If you do not feel like yourself anymore, it may help to stop asking, “How do I get back to who I was?” and begin asking, “What is trying to emerge now?”
This question creates space. It allows you to relate to the transition with curiosity instead of panic. It allows you to notice what is still true, what is no longer true, and what is beginning to feel possible. It allows you to honour the old self without forcing yourself to return to a version of life that no longer fits.
You may find yourself again through small acts of honesty. Through saying no when your body means no. Through resting before you collapse. Through choosing environments that feel peaceful. Through creating without needing it to be perfect. Through spending time with people who do not require you to shrink. Through listening to what your life is trying to tell you now.
Finding yourself again may not feel like returning to an old identity. It may feel like building trust with the person you are becoming.
If you are in a season where you do not feel like yourself anymore, you are allowed to move gently. You do not have to rush to define who you are now. You do not have to explain every shift to everyone around you. You do not have to force yourself back into old patterns just because they are familiar.

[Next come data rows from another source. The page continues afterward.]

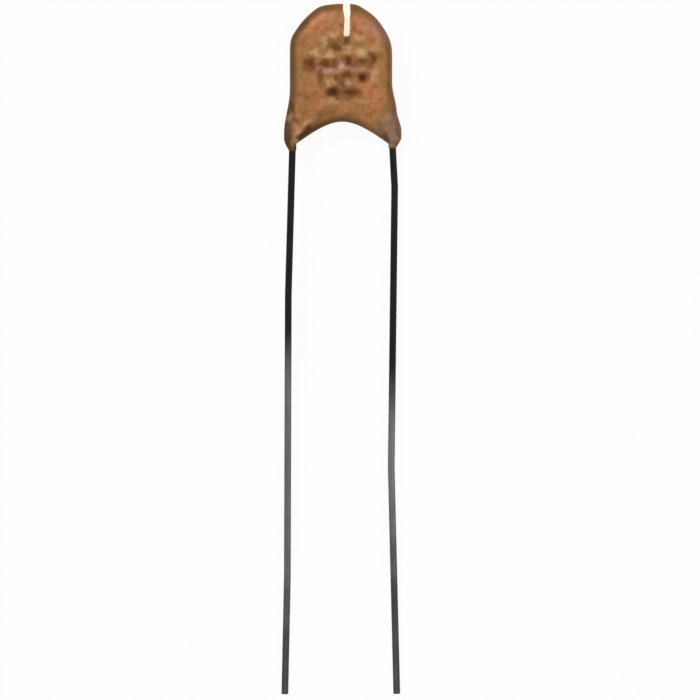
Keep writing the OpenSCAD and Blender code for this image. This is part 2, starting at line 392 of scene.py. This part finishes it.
def paintStripe(material):
    s, b = stripe, body
    span = b["coatRadius"] + b["webDrop"]
    distances, lefts, rights = np.array(s["edges"]).T
    straight = s["long"] - s["endRound"]
    lastTurn = math.degrees(math.acos(1 - 2 * s["long"] / span))
    steps = np.linspace(-1, 1, s["across"])
    nearTop = np.linspace(*s["nearTop"])
    soft, count = s["edgeSoft"]
    thinnest, thickening = s["endThin"]
    rows = []
    for turn in np.linspace(-s["behind"], lastTurn - s["endAt"], s["rows"]):
        distance = span * (1 - math.cos(math.radians(max(turn, 0)))) / 2
        past = max(0.0, distance - straight) / s["endRound"]
        width = math.sqrt(max(s["leastWide"], 1 - past * past))
        width = width * (1 + s["narrowing"] * min(turn, 0))
        along = math.radians(turn) * b["coatRadius"]
        edges = [width * (1 + s["ragged"] * noise.noise(Vector((along, lane, 0)) / s["raggedSize"]))
                 for lane in s["lanes"]]
        about = distance + np.linspace(-soft, soft, count)
        left, right = (np.interp(about, distances, edge).mean() for edge in (lefts, rights))
        spread = np.where(steps < 0, steps * edges[0], steps * edges[1])
        ending = min(1.0, thinnest + thickening * width * (1 - abs(past)))
        thick = s["thick"] * (1 - steps ** s["edgePower"]) * ending
        section, _ = coatPoint(nearTop, turn % 360)
        where = np.interp((left + right) / 2 + spread * (right - left) / 2, section[:, 0], nearTop)
        top, _ = coatPoint(where, turn % 360, thick)
        under, _ = coatPoint(where[::-1], turn % 360, -s["sunk"])
        rows.append([Vector(p) for p in top] + [Vector(p) for p in under])
    return skinned("paint_stripe", rows, material)


# The resin's colours and patterns
resinLook = {
    "tan": "#A9774A", "brick": "#BA794F", "olive": "#8F6F3C", "rust": "#91541F",
    # edge and dark are the colours of painted shade, pale that of painted highlights
    "edge": "#553509", "ink": "#432800", "redInk": "#542700", "rosy": "#C49486",
    "sandy": "#D0A67A", "dull": "#967868", "dark": "#4A3A22", "pale": "#B89B76",
    # how far across the patches of each pattern are, and how broken up
    "patterns": {
        "brick": (1.1, 1.5), "olive": (0.9, 1.5), "rust": (0.65, 1.0), "mottle": (0.45, 1.0),
        "pull": (0.5, 0.5), "smear": (0.42, 0.5), "grain": (0.13, 3.0), "ripple": (0.55, 3.0)},
    "elsewhere": (31, 17, 5),         # where in the noise half of the patterns are read
    # the likelihood at which a pigment starts to show, at which it is full, and how full;
    # and how much likelier a field makes it
    "pigments": {"brick": (0.4, 0.85, 1.0), "olive": (0.45, 0.85, 0.9), "rust": (0.52, 0.95, 0.85)},
    "likelier": 0.3,
    "softness": (0.15, 1.3),          # of a field: from here it fades, to here, in half widths
    "wander": 0.13,                   # how far the noise pulls a field's edge, mm
    "noiseSpan": 4,                   # widens the noise, which stays near its middle
    # painted shade along the outline and along the web's edge, in the edge colour:
    "rimShade": (0.16, 0.72),          # where the edge colour starts to fade inwards, and ends, mm
    "webShade": (0.12, 0.62),
    "rimShadeStrength": (0.9, 0.42),      # at the left and at the right, this far out, mm
    "rimShadeAcross": 3.0,
    "worn": (0.3, 0.6, 0.7),          # the noise between which a light patch gets whole, from this
    "patchy": (0.42, 0.62),           # the noise between which smeared ink comes and goes
    "reddish": (0.42, 0.58),          # and between which ink turns from brown to red-brown
    "tones": {"mottle": (0.86, 1.15), "grain": (0.94, 1.06)},
    "rough": (0.44, 0.56),
    "pitEvery": 0.45, "pitSize": (0.03, 0.12), "pitDeep": -0.5,
    "slowRelief": (0.5, 0.05), "fineRelief": (0.7, 0.025),    # strength, height in mm
    "turns": (0, 38, -38),            # the turns that a field may have
}

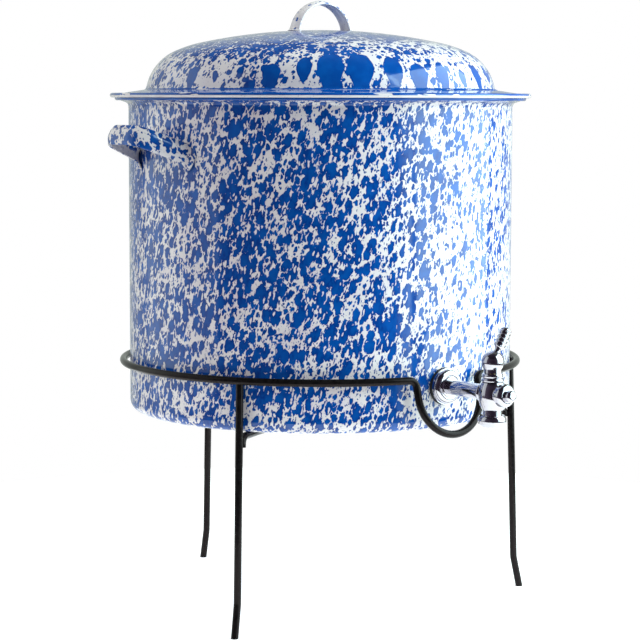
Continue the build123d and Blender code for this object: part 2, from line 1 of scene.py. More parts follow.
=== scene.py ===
"""Looks of the enamelled canner with a tap on its wire stand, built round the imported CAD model.

Metres, in the CAD model's frame: +Z up, the tap points along -Y.
"""

import json
from math import asin, cos, pi, radians, sin, sqrt, tan

import bmesh
import bpy
from mathutils import Matrix, Vector

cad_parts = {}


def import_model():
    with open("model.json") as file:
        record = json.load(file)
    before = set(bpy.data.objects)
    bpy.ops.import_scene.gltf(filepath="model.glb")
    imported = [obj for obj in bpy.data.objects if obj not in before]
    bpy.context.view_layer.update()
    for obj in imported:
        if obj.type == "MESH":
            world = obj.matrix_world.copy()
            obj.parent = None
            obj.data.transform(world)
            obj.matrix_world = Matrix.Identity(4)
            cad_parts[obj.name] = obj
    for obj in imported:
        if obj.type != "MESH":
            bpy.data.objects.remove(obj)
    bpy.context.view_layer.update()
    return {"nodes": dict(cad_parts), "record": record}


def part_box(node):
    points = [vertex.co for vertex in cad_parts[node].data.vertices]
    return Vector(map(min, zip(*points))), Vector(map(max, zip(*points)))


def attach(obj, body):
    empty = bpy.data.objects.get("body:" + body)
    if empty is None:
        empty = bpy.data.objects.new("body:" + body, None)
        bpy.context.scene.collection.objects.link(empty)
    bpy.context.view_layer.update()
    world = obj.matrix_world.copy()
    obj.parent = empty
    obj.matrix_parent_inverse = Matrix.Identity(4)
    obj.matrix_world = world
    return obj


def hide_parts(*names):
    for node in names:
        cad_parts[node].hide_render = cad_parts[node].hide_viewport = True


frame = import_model()

MM = 0.001

# ------------------------------------------------------------------ places from the frame
pot_low, pot_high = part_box("pot_shell")
lid_low, lid_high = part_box("lid_shell")
POT_Y = (pot_low.y + pot_high.y) / 2
POT_AXIS = Vector((0, POT_Y, 0))
POT_FLOOR_Z = pot_low.z
POT_RIM_Z = pot_high.z
POT_RIM_R = pot_high.x

# ------------------------------------------------------------------ sizes that the boxes don't give
POT_WALL_R = 159.0 * MM  # outside of the straight wall
POT_CORNER_R = 8.5 * MM
LID_CREASE_Z = 423.4 * MM  # foot of the dome
LID_CREASE_R = 145.5 * MM
LID_CROWN_R = 475.0 * MM
LID_ARCH_R = 29.6 * MM  # outside of the lid handle's arch
ARCH_CENTRE = Vector((0, POT_Y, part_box("lid_handle")[1].z - LID_ARCH_R))


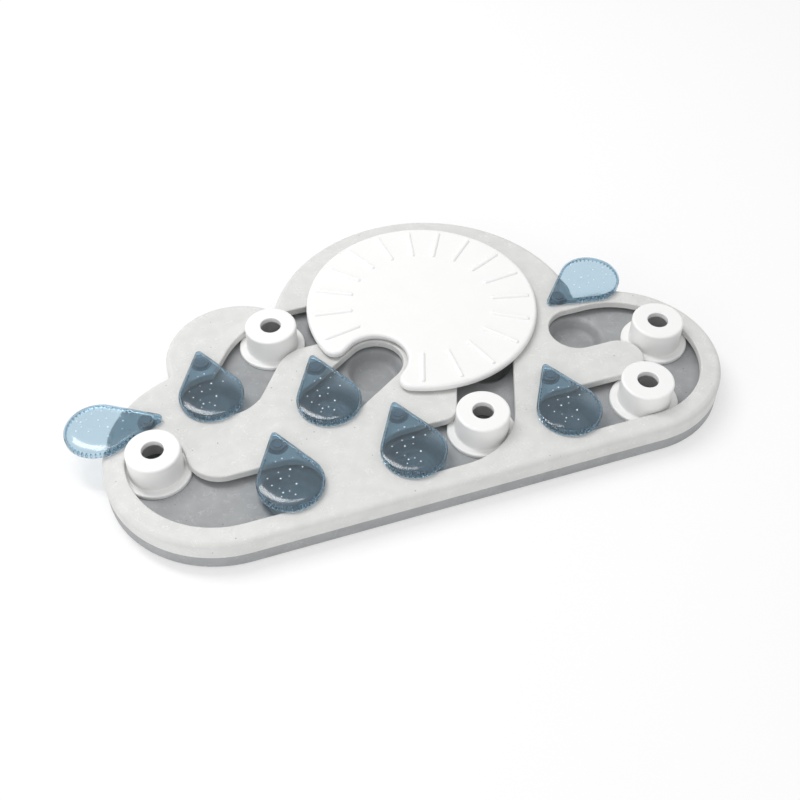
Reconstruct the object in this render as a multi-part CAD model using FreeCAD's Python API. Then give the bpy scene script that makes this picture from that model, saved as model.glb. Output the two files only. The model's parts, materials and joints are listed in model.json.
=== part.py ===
"""Cat puzzle feeder: a cloud-shaped tray with sliding pegs, swinging raindrops and a turning sun.

Millimetres, +X to the right along the straight front edge, +Y to the back, +Z up. The origin is
on the table under the middle of the feeder's box, measured with raindrop 2 swung out to the left.
"""
import FreeCAD, Part
import math
import os

V = FreeCAD.Vector
UP = V(0, 0, 1)
CUT_PAST = 1.0
OVERLAP = 0.5
TINY = 1e-6
FRONTWARD = -90.0

# Heights above the table
FOOT_BOTTOM = 0.0
BASE_BOTTOM = 0.8
SEAM = 9.4
SEAM_GAP = 0.1
DECK_TOP = 12.7
DECK_SKIN = 2.4
COVER_TOP = 20.3
COVER_SKIN = 4.5
COVER_UNDER = COVER_TOP - COVER_SKIN

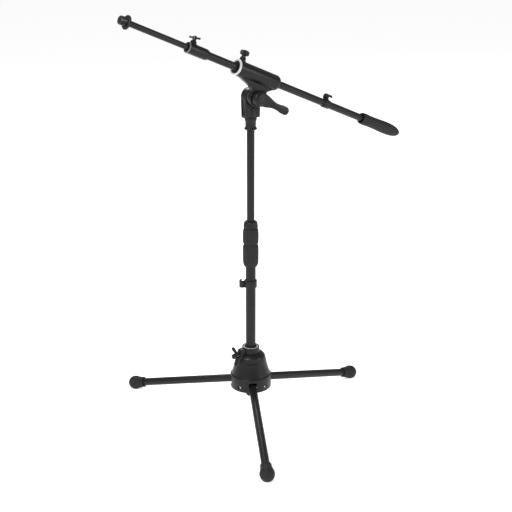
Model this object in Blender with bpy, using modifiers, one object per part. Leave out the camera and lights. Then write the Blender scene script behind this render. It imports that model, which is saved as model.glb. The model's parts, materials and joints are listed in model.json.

You are allowed to be between worlds.
You are allowed to let the old self soften without knowing exactly what comes next. You are allowed to grieve, rest, question, listen, and slowly reorient around what feels true now. You are allowed to become someone who is more honest, more embodied, more sensitive to their own needs, and more willing to live in alignment with the life that is actually calling them.
Maybe you are not losing yourself. Maybe you are meeting yourself without the old armour. Maybe you are learning who you are when you no longer have to be who you were.